Dean Karlan, Professor of Economics at Yale University, has used randomized trial methodology to examine the impact of microcredit. He concluded that “the canonical case for microcredit– that access increases profits, business scale, and household consumption– is not supported on average.” Notwithstanding, in his research in the Philippines he found what he considers to be a valuable “social component” of microfinance, noting “(t)hat microloans increase ability to cope with risk, strengthen community ties, and increase access to informal credit. Thus, microcredit here may work, but through channels different from those often hypothesized by its proponents.”
Microinsurance is another area that has been examined by impact evaluations researchers, including Jonathan Morduch, Professor of Public Policy and Economics at NYU. A recent study notes that “impact evaluations can test the effectiveness of two different insurance products or test the effect of specific elements of the products, such as different marketing techniques, pricing structures or distribution channels”. Such evaluations, it is argued, can enable appropriate operations and access to clients which would enable increased sustainability and social impact.
Another adherent of randomized trials, David Roodman, Research Fellow at the Center for Global Development, notes that the use of randomized controlled trialsoffers “more credible data than microfinance has had before” in terms of evaluating its impact. His recent review of “Randomized Test of Microcredit in Mongolia” provides an interesting take on the ‘method of randomization’ used in the studies that entailed group-based loans versus individual microloans.
But such trials are not without their shortcomings. Policymakers such as Abhijit Banerjee of the Abdul Latif Jameel Poverty Action Laboratory (J-PAL) have remarked that they aren’t interested in whether a certain financial instrument works in a few villages, they want to know if it works nationwide. In this respect, randomized trials might not be as useful.

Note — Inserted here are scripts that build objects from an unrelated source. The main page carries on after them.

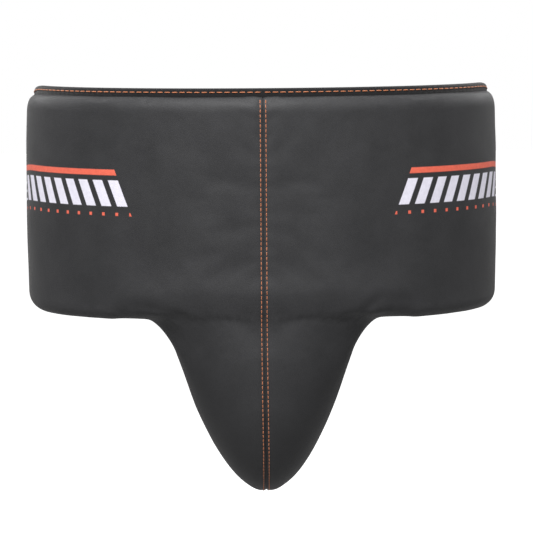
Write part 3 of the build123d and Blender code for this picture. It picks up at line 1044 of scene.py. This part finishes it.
def build_binding(side, name):
    lengths = spaced(0, WING_END - 0.6 * MM, 1.1 * MM)
    columns = []
    for length in lengths:
        phase = 2 * math.pi * length / BINDING_THREAD.pitch
        pucker = 0.16 * MM * (1 + math.cos(phase)) * 0.5
        sway = 0.12 * MM * uneven((length, 0, 0), 22 * MM, 2.2 * side)
        drop = end_drop(length)
        column = []
        for inset, rise in binding_section(pucker):
            x, y = plan(length, inset + sway)
            foot = drop if rise < 0 else 0.0
            column.append((x, y, top_at(y) + rise - foot))
        columns.append(column)
    last = np.array(columns[-1])
    middle = last.mean(axis=0)
    columns.append(last + (middle - last) * 0.45 - np.array([0.5 * MM, 0, 0]))
    columns.append(last + (middle - last) * 0.98 - np.array([0.6 * MM, 0, 0]))
    points = np.stack(columns, axis=1)
    bm = bmesh.new()
    add_grid(bm, mirrored(points, side), grid_uvs(points))
    return finish_mesh(bm, name, BINDING, flip=side > 0)


# ================================================================ stitches
def add_stitch(bm, start, end, outward, stitch):
    """One stitch: a short thread that rises out of the leather and dips back in."""
    layer = uv_layer(bm)
    start, end, outward = Vector(start), Vector(end), Vector(outward).normalized()
    run = end - start
    across = run.cross(outward).normalized()
    rings = []
    shares = (0.0, 0.08, 0.25, 0.5, 0.75, 0.92, 1.0)
    angles = [2 * math.pi * k / THREAD_SIDES for k in range(THREAD_SIDES)]
    for share in shares:
        arch = math.sin(math.pi * share) ** 0.5
        centre = start + run * share + outward * (stitch.lift * (1.6 * arch - 0.6))
        size = stitch.radius * (0.55 + 0.45 * arch)
        spokes = [across * math.cos(a) + outward * math.sin(a) for a in angles]
        rings.append([bm.verts.new(centre + size * spoke) for spoke in spokes])
    for i in range(len(rings) - 1):
        for k in range(THREAD_SIDES):
            after = (k + 1) % THREAD_SIDES
            face = bm.faces.new([rings[i][k], rings[i][after], rings[i + 1][after], rings[i + 1][k]])
            face.smooth = True
            wraps = [(i, k), (i, k + 1), (i + 1, k + 1), (i + 1, k)]
            for loop, (a, b) in zip(face.loops, wraps):
                loop[layer].uv = (shares[a] * run.length, b * 2 * math.pi * stitch.radius / THREAD_SIDES)
    for ring in (rings[0], rings[-1]):
        bm.faces.new(ring).smooth = True


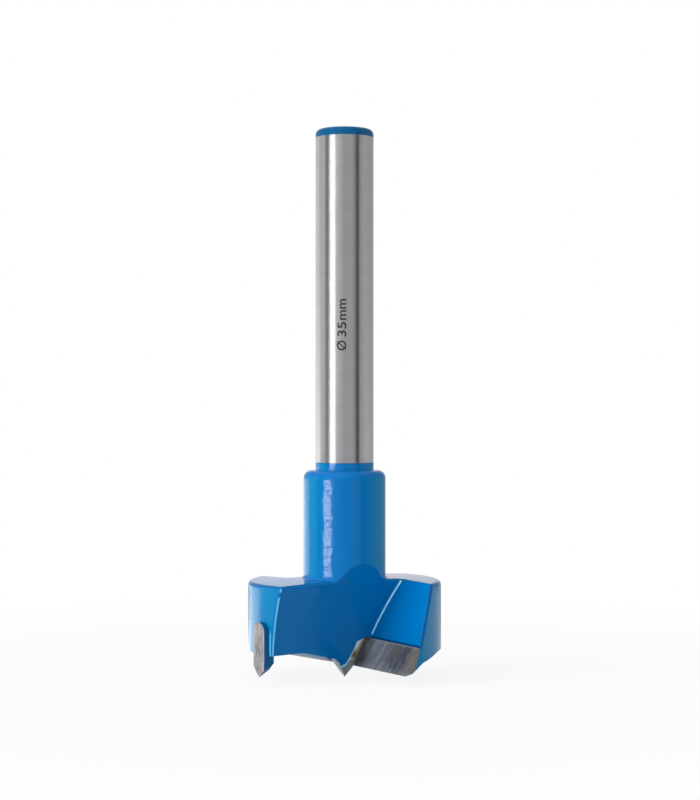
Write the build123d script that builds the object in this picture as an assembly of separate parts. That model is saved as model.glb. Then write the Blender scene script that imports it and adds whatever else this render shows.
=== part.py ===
from build123d import *
import math
import os

# A two-wing hinge-boring bit. The tip of its centre point is the origin and the shank points up.
# Each wing has its own rake face, bottom relief, chip gullet, cutter plate and spur.
# Lengths are millimetres and angles are degrees.

# Turned body
overall_length = 94.0
cutting_diameter = 35.0
rim_clearance = 0.95
collar_diameter = 14.1
shank_diameter = 10.0
point_height = 1.65
head_height = 15.4
head_top_slope = 2.4
collar_length = 18.5
rim_rounding = 0.7
collar_foot_rounding = 0.6
collar_top_rounding = 1.4
shank_end_rounding = 0.9

# Rake faces: flat, leaning back, and turned about the axis from the front of the bit
wing_count = 2
rake_turn = 37.0
rake_angle = 18.0
rake_face_offset = 2.15

# Chip gullets: the wall that a large disc cutter leaves in front of each rake face
disc_radius = 45.0
disc_turn = 40.9
disc_lean = 25.0
disc_rim_offset = 0.6
disc_centre_drop = 7.0
disc_corner_radius = 0.5
edge_rounding = 0.4

# Relief ground under each wing: a slope behind the cutting edge, then a level floor
relief_start = 1.2
relief_angle = 13.5
relief_depth = 3.38

# Centre point: two pairs of opposite faces, each with its angle and its turn about the axis
point_angle_along = 52.0
point_turn_along = 45.9
point_angle_across = 75.0
point_turn_across = 33.0

# Cutter plates. Each is raised along its rake face by its own amount.
plate_thickness = 2.2
plate_proud = 0.7
plate_inner_reach = 0.64
plate_end_inset = 0.9
plate_height_inner = 5.2
plate_height_outer = 4.8
plate_end_angle = 16.0
plate_edge_fall = 0.85
plate_corner_width = 1.75
plate_corner_rise = 0.62
plate_flank_angle = 32.0
plate_raises = (0.0, 0.75)

# The cheek ground into the web beside each plate when its rake face is ground
cheek_draft = 19.3
cheek_end_angle = 13.3
cheek_top_slope = 45.0
cheek_reach = 3.0

# Spurs
spur_turn = -54.9
spur_width = 3.3
spur_thickness = 2.0
spur_length = 9.15
spur_depth_below_edge = 0.25
spur_tip_shift = 0.26
spur_leading_rise = 1.75
spur_trailing_rise = 1.25
spur_undercut_angle = 30.0

# Braze layers between the carbide and the steel
braze_gap = 0.12

# Room that cutting shapes need to pass right through the body
clear = 2.0 * cutting_diameter

cutting_level = point_height
head_top = point_height + head_height
collar_top = head_top + collar_length
cutting_radius = cutting_diameter / 2
head_diameter = cutting_diameter - 2 * rim_clearance
head_radius = head_diameter / 2
collar_radius = collar_diameter / 2
shank_radius = shank_diameter / 2
disc_centre_out = disc_radius + disc_rim_offset
plate_outer_reach = cutting_radius - plate_end_inset
wing_step = 360.0 / wing_count


def around(angle):
    """Directions at an angle about the axis: outward, and along the rim away from the cut."""
    turn = math.radians(angle)
    outward = Vector(math.sin(turn), -math.cos(turn), 0)
    behind = Vector(math.cos(turn), math.sin(turn), 0)
    return outward, behind


def leaning_plane(angle, lean, behind_axis):
    """A plane whose X runs outward, Y up the face, and Z out of the face towards the cut."""
    outward, behind = around(angle)
    tilt = math.radians(lean)
    facing = behind * -math.cos(tilt) + Vector(0, 0, math.sin(tilt))
    origin = behind * behind_axis + Vector(0, 0, cutting_level)
    return Plane(origin=origin, x_dir=outward, z_dir=facing)


rake_plane = leaning_plane(rake_turn, rake_angle, rake_face_offset)
plate_plane = rake_plane.offset(plate_proud)


def rounded(profile, corner, radius):
    """The profile with one of its corners rounded."""
    vertex = profile.vertices().sort_by_distance(Vector(*corner))[0]
    return fillet(vertex, radius)


def turned_body():
    """The stock as turned: head, collar and shank."""
    rim_drop = (head_radius - collar_radius) * math.tan(math.radians(head_top_slope))
    rim = (head_radius, head_top - rim_drop)
    collar_foot = (collar_radius, head_top)
    collar_edge = (collar_radius, collar_top)
    shank_end = (shank_radius, overall_length)
    outline = Polyline(
        (0, cutting_level),
        (head_radius, cutting_level),
        rim,
        collar_foot,
        collar_edge,
        (shank_radius, collar_top),
        shank_end,
        (0, overall_length),
        close=True,
    )
    profile = make_face(outline)
    profile = rounded(profile, rim, rim_rounding)
    profile = rounded(profile, collar_foot, collar_foot_rounding)
    profile = rounded(profile, collar_edge, collar_top_rounding)
    profile = rounded(profile, shank_end, shank_end_rounding)
    return revolve(Plane.XZ * profile, Axis.Z)


def relief_cut():
    """What is ground away under one wing: below a slope that rises behind the cutting edge."""
    outward, behind = around(rake_turn)
    edge = plate_plane.origin + Vector(0, 0, relief_start)
    rising = behind + Vector(0, 0, math.tan(math.radians(relief_angle)))
    below = Plane(origin=edge, x_dir=outward, z_dir=rising.cross(outward))
    wedge = below * Box(clear, clear, clear, align=(Align.CENTER, Align.CENTER, Align.MIN))
    floor = Pos(0, 0, cutting_level + relief_depth)
    slab = floor * Box(2 * clear, 2 * clear, clear, align=(Align.CENTER, Align.CENTER, Align.MAX))
    return wedge & slab


def point_faces(facing, angle):
    """The wedge between two opposite faces of the centre point, square to a level direction."""
    height = cutting_level + relief_depth
    half_width = height * math.tan(math.radians(angle / 2))
    triangle = make_face(Polyline((0, 0), (half_width, height), (-half_width, height), close=True))
    upright = Plane(origin=(0, 0, 0), x_dir=facing, z_dir=facing.cross(Vector(0, 0, 1)))
    return extrude(upright * triangle, clear, both=True)


def centre_point():
    """The four-sided point that the web is ground to."""
    along = point_faces(around(point_turn_along)[0], point_angle_along)
    across = point_faces(around(point_turn_across)[1], point_angle_across)
    return along & across


def gullet():
    """One pass of the disc cutter, stopped at the rake face, with the disc's rounded corner."""
    disc_plane = leaning_plane(disc_turn, disc_lean, 0)
    disc = disc_plane * Pos(disc_centre_out, -disc_centre_drop, 0) * Cylinder(disc_radius, 2 * clear)
    front = rake_plane * Box(2 * clear, 2 * clear, clear, align=(Align.CENTER, Align.CENTER, Align.MIN))
    cutter = disc & front
    corner = cutter.edges().filter_by(GeomType.ELLIPSE).sort_by_distance(rake_plane.origin)[0]
    return fillet(corner, disc_corner_radius)


def end_run(height, angle):
    """How far a plate's slanted inner end has moved outward at a height up its face."""
    return height * math.tan(math.radians(angle))


def seat_outline(grow, end_angle=plate_end_angle):
    """The ends and top of a plate, or of its pocket. It runs out past the foot."""
    slope = (plate_height_inner - plate_height_outer) / (plate_outer_reach - plate_inner_reach)
    top = plate_height_inner + grow
    foot = -2 * cutting_level
    inner = plate_inner_reach - grow
    outer = plate_outer_reach + grow
    return make_face(
        Polyline(
            (inner + end_run(foot, end_angle), foot),
            (outer, foot),
            (outer, top - slope * (outer - inner)),
            (inner + end_run(top, end_angle), top),
            close=True,
        )
    )


def ground_outline():
    """The cutting edge, corner and outer end of a plate. It runs out past the inner end and top."""
    top = 2 * plate_height_inner
    fall = math.tan(math.radians(plate_edge_fall))
    corner = plate_outer_reach - plate_corner_width
    return make_face(
        Polyline(
            (-cutting_diameter, cutting_diameter * fall),
            (corner, -corner * fall),
            (plate_outer_reach, plate_corner_rise - corner * fall),
            (plate_outer_reach, top),
            (-cutting_diameter, top),
            close=True,
        )
    )


def circle_column(radius):
    """A circle about the axis, drawn out into a cylinder taller than the head."""
    return Cylinder(radius, 2 * clear)


def face_direction(x, y, z):
    """A direction given along the rake plane's own axes."""
    return (rake_plane.x_dir * x + rake_plane.y_dir * y + rake_plane.z_dir * z).normalized()


def plate_bar(grow):
    """A plate before grinding, or its pocket, which is longer, taller and deeper by the gap."""
    return extrude(plate_plane * seat_outline(grow), -(plate_thickness + grow))


def cutter_plate():
    """A carbide plate with its edge and corner ground back, and its outer end ground round."""
    flank_rise = math.tan(math.radians(plate_flank_angle + rake_angle))
    heel = face_direction(0, flank_rise, -1)
    ground = extrude(plate_plane * ground_outline(), amount=4 * plate_thickness, dir=heel)
    return plate_bar(0) & ground & circle_column(plate_outer_reach)


def cheek_cut():
    """What the grinding of a plate's face takes off the web in front of it."""
    out = math.tan(math.radians(cheek_draft))
    forward = face_direction(out, 0, 1)
    swept = extrude(plate_plane * seat_outline(0, cheek_end_angle), amount=cheek_reach, dir=forward)
    slope = math.radians(cheek_top_slope)
    top_edge = plate_plane.from_local_coords(Vector(0, plate_height_inner, 0))
    roof = Plane(top_edge, plate_plane.x_dir, face_direction(0, math.cos(slope), math.sin(slope)))
    return swept & roof * Box(clear, clear, clear, align=(Align.CENTER, Align.CENTER, Align.MAX))


def spur_plane():
    """A plane on the cutting circle whose X runs along the rim, Y up and Z outward."""
    outward, behind = around(spur_turn)
    return Plane(origin=outward * cutting_radius + Vector(0, 0, cutting_level), x_dir=behind, z_dir=outward)


def spur_outline(grow):
    """A spur's front view before grinding: straight sides under a round top."""
    foot = -cutting_level
    radius = spur_width / 2 + grow
    centre = spur_length - spur_depth_below_edge - spur_width / 2
    sides = Polyline((-radius, centre), (-radius, foot), (radius, foot), (radius, centre))
    top = ThreePointArc((radius, centre), (0, centre + radius), (-radius, centre))
    return make_face([*sides.edges(), top.edge()])


def spur_bar(grow):
    """A spur before grinding, or its slot, which is wider, taller and deeper by the gap."""
    return extrude(spur_plane() * spur_outline(grow), -(spur_thickness + grow))


def spur():
    """A carbide spur: its V edge rises inwards from the tip on the cutting circle."""
    plane = spur_plane()
    tip_level = -spur_depth_below_edge
    lead_run = spur_width / 2 + spur_tip_shift
    trail_run = spur_width / 2 - spur_tip_shift
    reach = spur_length
    ridge = make_face(
        Polyline(
            (spur_tip_shift, tip_level),
            (spur_tip_shift + reach, tip_level + reach * spur_trailing_rise / trail_run),
            (spur_tip_shift + reach, tip_level + 2 * reach),
            (spur_tip_shift - reach, tip_level + 2 * reach),
            (spur_tip_shift - reach, tip_level + reach * spur_leading_rise / lead_run),
            close=True,
        )
    )
    undercut = math.radians(spur_undercut_angle)
    slope = plane.z_dir * -math.cos(undercut) + Vector(0, 0, math.sin(undercut))
    roof = extrude(plane * ridge, amount=spur_thickness * 2, dir=slope)
    return spur_bar(0) & roof & circle_column(cutting_radius)


def all_wings(shape):
    """The shape and its copies, one for each wing."""
    return [Rot(0, 0, wing_step * i) * shape for i in range(wing_count)]


def raised_wings(shape):
    """The plates' copies, each slid up its own rake face."""
    wings = []
    for i, raise_by in enumerate(plate_raises):
        slide = Pos(*(rake_plane.y_dir * raise_by))
        wings.append(Rot(0, 0, wing_step * i) * (slide * shape))
    return wings


def milled_body():
    """The steel body with its reliefs, point and gullets, still without its pockets."""
    body = turned_body()
    for cut in all_wings(relief_cut()):
        body -= cut
    body += centre_point()
    gullets = all_wings(gullet())
    milled = body
    for cut in gullets:
        milled -= cut
    rims = new_edges(body, *gullets, combined=milled)
    upper = [edge for edge in rims if edge.bounding_box().max.Z > head_top - head_height / 2]
    return fillet(upper, edge_rounding)


def braze_layers(pockets, bars):
    """What fills the gap between each pocket in the body and the bar that its insert is ground from."""
    return [(pocket & blank) - bar for pocket, bar in zip(pockets, bars)]


os.makedirs("parts", exist_ok=True)

blank = milled_body()
for cut in raised_wings(cheek_cut()):
    blank -= cut

plate_pockets = raised_wings(plate_bar(braze_gap))
spur_slots = all_wings(spur_bar(braze_gap))

body = blank
for cut in plate_pockets + spur_slots:
    body -= cut
export_step(body, "parts/body.step")

pieces = {
    "cutter_plate": raised_wings(cutter_plate()),
    "spur": all_wings(spur()),
    "plate_braze": braze_layers(plate_pockets, raised_wings(plate_bar(0))),
    "spur_braze": braze_layers(spur_slots, all_wings(spur_bar(0))),
}
for name, copies in pieces.items():
    for i, piece in enumerate(copies):
        export_step(piece, f"parts/{name}_{i + 1}.step")
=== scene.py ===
import math

import bmesh
import bpy
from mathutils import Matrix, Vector


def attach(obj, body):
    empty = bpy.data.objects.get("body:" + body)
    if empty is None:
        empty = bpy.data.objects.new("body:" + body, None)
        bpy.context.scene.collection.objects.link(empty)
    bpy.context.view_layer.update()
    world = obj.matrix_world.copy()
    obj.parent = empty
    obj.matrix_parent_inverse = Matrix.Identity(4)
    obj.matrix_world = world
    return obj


# A wood boring bit, dressed for a studio picture: satin ground shank, glossy blue head, bare carbide.
# Sizes are metres and angles are degrees. The tip of the centre point is the origin and the shank
# points up. A turn is an angle about the axis from the camera's side, and the left is negative.

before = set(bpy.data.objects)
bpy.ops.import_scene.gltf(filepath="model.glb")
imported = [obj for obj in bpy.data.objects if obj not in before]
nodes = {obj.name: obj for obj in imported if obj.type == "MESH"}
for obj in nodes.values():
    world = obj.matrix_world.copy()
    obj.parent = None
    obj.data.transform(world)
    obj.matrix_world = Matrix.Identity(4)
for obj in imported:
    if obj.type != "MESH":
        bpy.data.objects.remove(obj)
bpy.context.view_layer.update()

MM = 0.001

# Places on the bit, read against its own sizes
shank_radius = 5.0 * MM
head_radius = 16.55 * MM
cutting_level = 1.65 * MM
paint_top_below = 36.85 * MM
paint_foot_above = 92.55 * MM
wing_sides = (1, -1)

# Rake faces
rake_turn = 37.0
rake_lean = 18.0
rake_offset = 2.15 * MM

# The wall that the disc cutter leaves in front of each rake face
disc_radius = 45.0 * MM
disc_turn = 40.9
disc_lean = 25.0
disc_centre_out = 45.6 * MM
disc_centre_drop = 7.0 * MM

# Cutter plates on the rake faces
plate_proud = 0.7 * MM
plate_inner_reach = 0.64 * MM
plate_outer_reach = 16.6 * MM
plate_top = 5.2 * MM
plate_top_fall = 0.025
plate_edge_fall = 0.85
plate_raises = {1: 0.0, -1: 0.75 * MM}

# The cheek beside each plate, and the faces of the centre point
cheek_draft = 19.3
cheek_end_angle = 13.3
cheek_facing = Vector((0.746, -0.591, -0.307))
cheek_top_facing = Vector((0.363, 0.273, -0.891))
point_turn_along = 45.9
point_angle_along = 52.0
point_turn_across = 33.0
point_angle_across = 75.0

# Spurs, and the slots that they are brazed into
spur_turn = -54.9
slot_half_width = 1.77 * MM
slot_round_height = 8.9 * MM


# Shader sums written as Python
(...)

That the value of randomized trial research is creating a new body of knowledge for microfinance adherents is contained in a new paper “Latest Findings from Randomized Evaluations in Microfinance”. Research shows that delivery of financial services products for the poor, while facing limitations, is a viable approach as long as its design is appropriate to meet their needs. We will continue following this exciting research and any insights it reveals.